» GOAL: Starting at the line that contains "Continue the three.js", reproduce each line exactly up to and including the line that contains "a bored body.". Reproduce nothing else.

▬▬▬

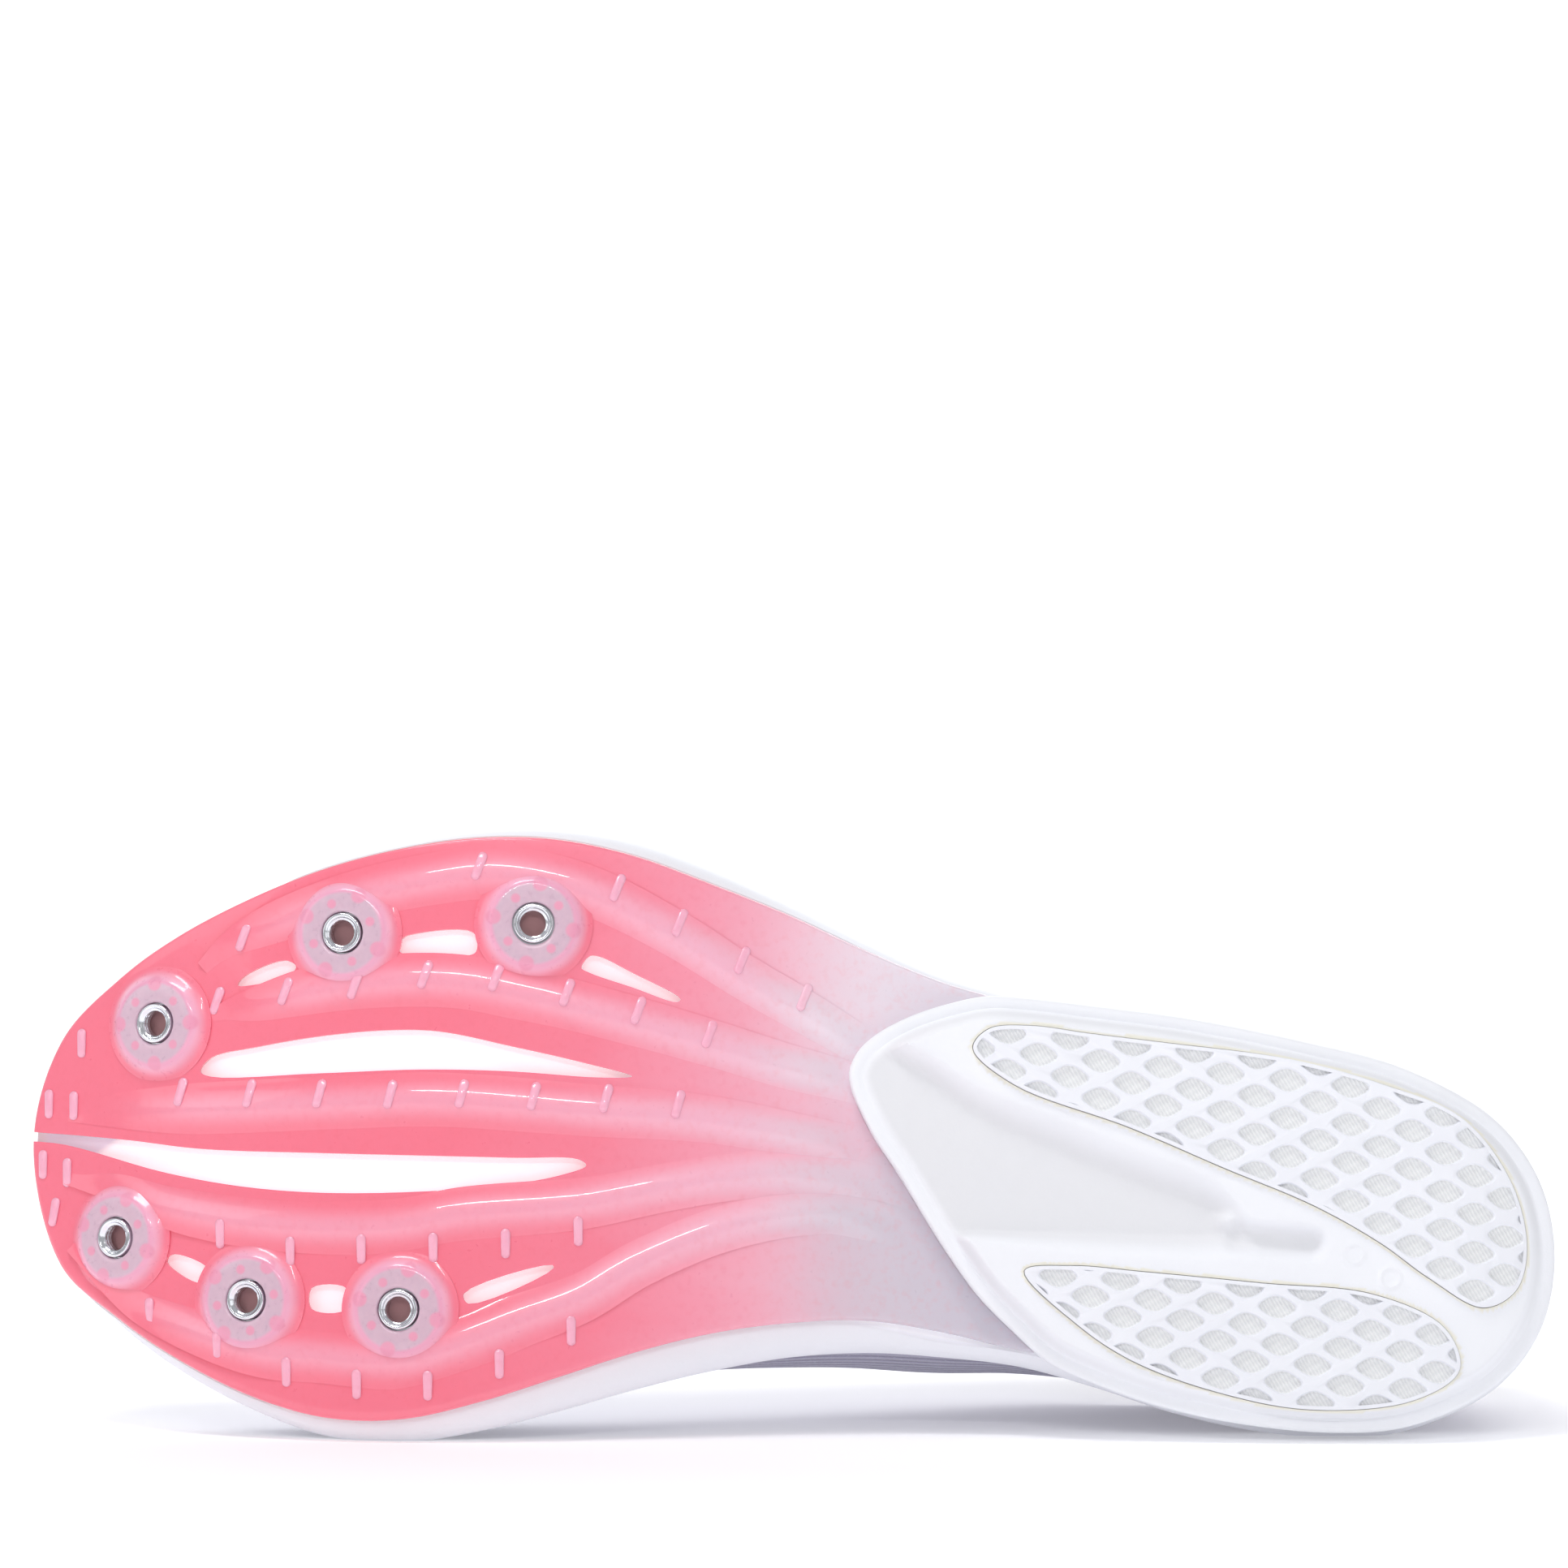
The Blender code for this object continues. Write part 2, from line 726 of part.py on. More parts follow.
def face_outwards(sheet):
    """Turns an open sheet so that its lowest face looks away from the middle of its points."""
    mesh = bmesh.new()
    mesh.from_mesh(sheet.data)
    mesh.faces.ensure_lookup_table()
    lowest = min(mesh.faces, key=lambda face: face.calc_center_median().z)
    if lowest.normal.z > 0:
        bmesh.ops.reverse_faces(mesh, faces=mesh.faces)
    mesh.to_mesh(sheet.data)
    mesh.free()


def last_surface(along, half, side):
    """Points of the last over the middle of the foot, a distance from the spine on one side."""
    middle = (np.abs(RAYS[:, 0]) < 1e-9) & (SIDE < 0)
    other = (np.abs(RAYS[:, 0]) < 1e-9) & (SIDE > 0)
    medial = np.interp(along, STARTS[middle, 0], FEATHER_REACH[middle])
    lateral = np.interp(along, STARTS[other, 0][::-1], FEATHER_REACH[other][::-1])
    edge = np.where(side > 0, lateral, medial)
    flank = column(LAST, 2, along)
    foot = foam_top(along) + GAP
    peak = foam_top(along) + column(LAST, 1, along) * local_height(along)
    climb = climb_to_half(half, edge, flank)
    start = np.stack([along, spine_across(along)], axis=-1)
    direction = np.stack([np.zeros_like(along), side], axis=-1)
    crown = column(LAST, 3, along)
    return wall_point(start, direction, edge, foot, peak, flank, crown, belly_at(along, side), climb)


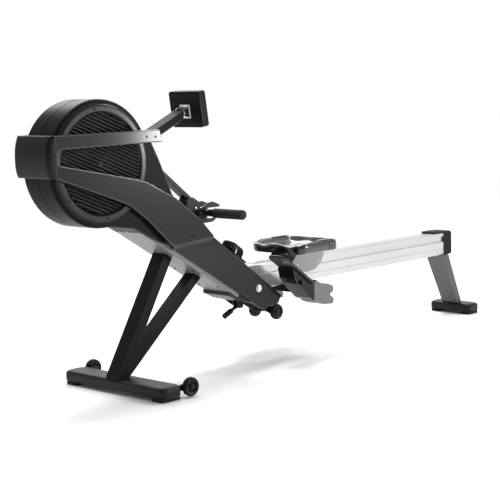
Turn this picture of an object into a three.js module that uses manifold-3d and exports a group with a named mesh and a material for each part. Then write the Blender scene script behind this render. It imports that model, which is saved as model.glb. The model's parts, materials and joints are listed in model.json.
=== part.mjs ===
// Folding air rowing machine. Millimetres, +Z up, X from the fan towards the rower, Y across.
// Left and right are the rower's own, who faces the fan: left is -Y.
import * as THREE from 'three';
import { mergeVertices } from 'three/addons/utils/BufferGeometryUtils.js';
import Module from 'manifold-3d';

const wasm = await Module();
wasm.setup();

// ---------------------------------------------------------------- driving dimensions
const ORIGIN_X = 890;          // middle of the overall length, measured from the front base bar
const GAP = 0.3;               // air between parts that only rest against each other

const BASE = { halfX: 50, halfY: 280, bottom: 14, top: 54 };
const BASE_WHEEL = { x: 92, y: 268, z: 38, r: 35, width: 22, pin: 5 };
const FAN = { x: -117, z: 853, r: 176, axleR: 8 };
const DRUM = { r: 229, half: 81, wall: 4, guardR: 190 };
const COVER = { inner: 81.3, outer: 100 };
const PLATE = { inner: 74, outer: 81 };
const SPOOL = { x: 122, z: 742, r: 36, pulleyR: 62 };
const GUIDE = { x: 392, z: 650, r: 13, pin: 4 };
const HANDLE = { x: 452, z: 626, half: 215, tubeR: 14, gripR: 18.5 };
const PIVOT = { x: 665, z: 307, r: 7 };
const RAIL = { front: 640, rear: 1968, half: 38, bottom: 292, top: 396, wall: 4 };
const FOLD_WHEEL = { x: 787, z: 193, y: 62, r: 32, width: 20, pin: 6 };
const SEAT = { front: 844, rear: 1107, half: 144, bottom: 420, top: 470 };
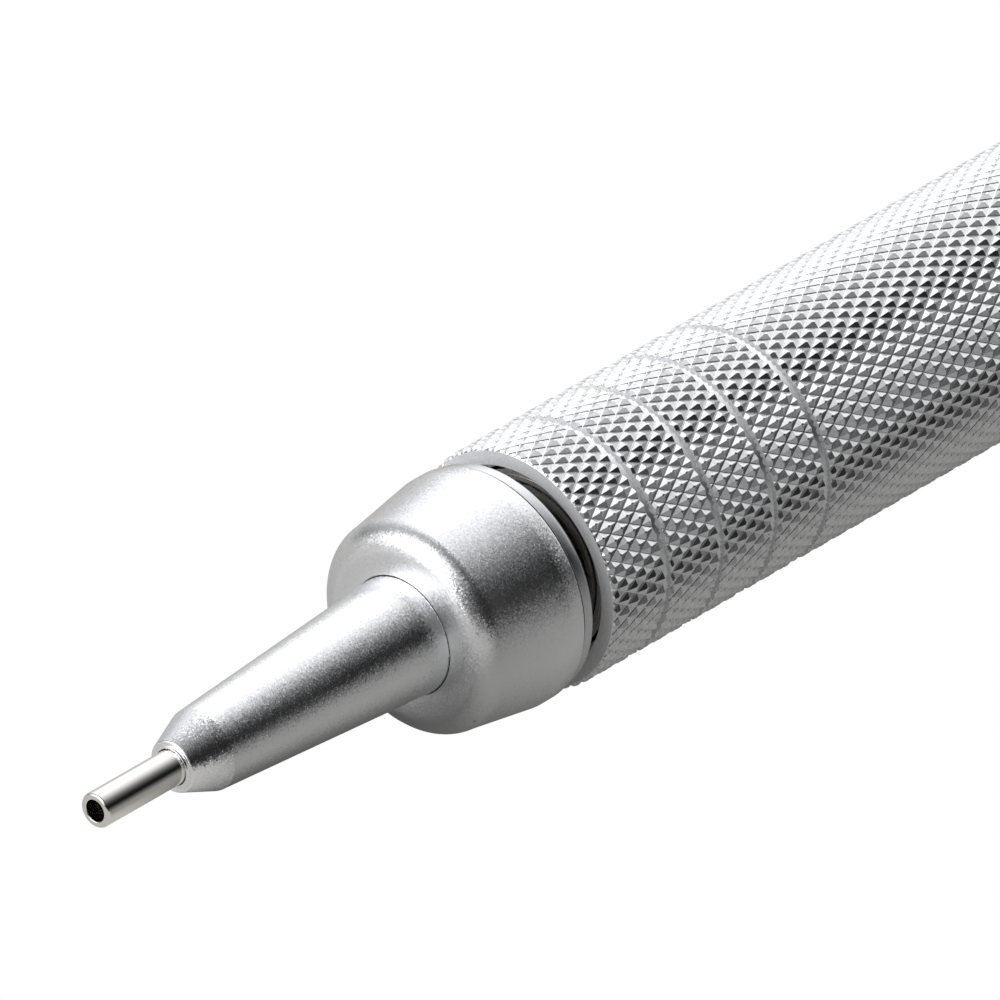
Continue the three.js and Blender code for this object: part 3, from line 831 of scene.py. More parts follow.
@dataclass
class Grip:
    """The knurled grip: one closed skin made of knurled bands, turned grooves and a bored body.

    Attributes:
        shop: Takes the finished piece.
        teeth_around: Teeth in a ring.
        row_pitch: Distance from one ring of teeth to the next.
        knurl_depth: Depth at the foot of a tooth's flanks.
        crest: The crest's share of a tooth.
        foot: Share of a tooth that its flanks end at.
        root: Share at which the sharper root begins, and its depth.
        first_row: Place of the first ring of teeth.
        bands: Front and rear of each knurled band.
        groove_depth: Depth of the ring grooves.
        groove_corner: Slope of the grooves' front walls.
        chamfer: Length and drop of the front edge's chamfer.
        counterbore: Radius of the opening behind the front face, and place of its floor.
        seat_radius: Bore that the drive sleeve turns in.
        ring_room: Room before and behind the friction ring in its groove.
        flange_floor: Rear of the room for the core tube's flange.
        sides: Sides of the bored body.
    """

    shop: Workshop
    teeth_around: int = 52
    row_pitch: float = 0.465
    knurl_depth: float = 0.092
    crest: float = 0.16
    foot: float = 0.88
    root: tuple[float, float] = (0.965, 0.122)
    first_row: float = 21.70
    bands: tuple = ((21.5, 23.98), (24.37, 26.76), (27.12, 29.51), (29.88, 32.26), (32.64, 61.7))
    groove_depth: float = 0.15
    groove_corner: float = 0.05
    chamfer: tuple[float, float] = (0.04, 0.02)
    counterbore: tuple[float, float] = (3.8, 22.3)
    seat_radius: float = 3.46
    ring_room: float = 0.23
    flange_floor: float = 30.0
    sides: int = 208

    def build(self) -> None:
        """Builds the grip."""
        seat = SPINDLE.seat("knurled_grip")
        tooth = self._tooth(seat.radius)
        bm = self._knurl(tooth, seat)
        self._cut_bands(bm, seat)
        loops = self._walls(bm, seat)
        self._body(bm, loops, seat)
        piece = finish_mesh("diamond_knurled_grip", bm, 22.0)
        self.shop.hand_over(piece, "knurled_grip")

    def _tooth(self, radius: float) -> bpy.types.Object:
        """Makes one tooth of the knurl about the axis, standing at the top: crest, four flanks and the
        sharper root between it and its neighbours."""
        half = math.pi / self.teeth_around
        floor = radius - self.root[1]
        bm = bmesh.new()
        loops = []
        for share, height in ((self.crest, radius), (self.foot, radius - self.knurl_depth),
                              (self.root[0], floor), (1.0, floor)):
            loop = []
            for along, around in ((share, 0), (0, share), (-share, 0), (0, -share)):
                angle = around * half
                spot = Vector((along * self.row_pitch, -height * math.sin(angle), height * math.cos(angle)))
                loop.append(bm.verts.new(spot * MM))
            loops.append(loop)
        bm.faces.new(loops[0])
        for inner, outer in zip(loops, loops[1:]):
            for k in range(4):
                bm.faces.new((inner[k], outer[k], outer[(k + 1) % 4], inner[(k + 1) % 4]))
        data = bpy.data.meshes.new("knurl_tooth")
        bm.to_mesh(data)
        bm.free()
        tooth = bpy.data.objects.new("knurl_tooth", data)
        bpy.context.scene.collection.objects.link(tooth)
        return tooth

    @staticmethod
    def _knurl_tree() -> bpy.types.NodeTree:
        """Writes the tree that repeats a tooth in staggered rings and welds the rings to one sheet."""
        writer, given, end = group_tree("diamond_knurl", "GeometryNodeTree", {
            "Geometry": (GEOMETRY, None), "Rings": ("NodeSocketInt", 10), "Teeth": ("NodeSocketInt", 52),
            "Pitch": (FLOAT, 0.001), "First": (VECTOR, (0.0, 0.0, 0.0)), "Material": (MATERIAL, None)},
            {"Geometry": GEOMETRY})
        index = writer.add("GeometryNodeInputIndex").outputs[0]
        ring = writer.math("FLOOR", writer.math("DIVIDE", writer.math("ADD", index, 0.5), given["Teeth"]))
        tooth = writer.math("SUBTRACT", index, writer.math("MULTIPLY", ring, given["Teeth"]))
        stagger = writer.math("MULTIPLY", writer.math("MODULO", ring, 2.0), 0.5)
        step = writer.math("DIVIDE", 2 * math.pi, given["Teeth"])
        angle = writer.math("MULTIPLY", writer.math("ADD", tooth, stagger), step)
        along = writer.add("ShaderNodeCombineXYZ", {0: writer.math("MULTIPLY", ring, given["Pitch"])})
        spot = writer.add("ShaderNodeVectorMath", {0: given["First"], 1: along.outputs[0]}, operation="ADD")
        count = writer.math("MULTIPLY", given["Rings"], given["Teeth"])
        points = writer.add("GeometryNodePoints", {"Count": count, "Position": spot.outputs[0]})
        turn = writer.add("ShaderNodeCombineXYZ", {0: angle})
        copies = writer.add("GeometryNodeInstanceOnPoints", {
            "Points": points.outputs[0], "Instance": given["Geometry"], "Rotation": turn.outputs[0]})
        real = writer.add("GeometryNodeRealizeInstances", {0: copies.outputs[0]})
        weld = writer.add("GeometryNodeMergeByDistance", {"Geometry": real.outputs[0], "Distance": 2e-7})
        dress = writer.add("GeometryNodeSetMaterial", {
            "Geometry": weld.outputs[0], "Material": given["Material"]})
        writer.fill(end, {0: dress.outputs[0]})
        return writer.tree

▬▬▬

» WORKED ANSWER:
Continue the three.js and Blender code for this object: part 3, from line 831 of scene.py. More parts follow.
@dataclass
class Grip:
    """The knurled grip: one closed skin made of knurled bands, turned grooves and a bored body.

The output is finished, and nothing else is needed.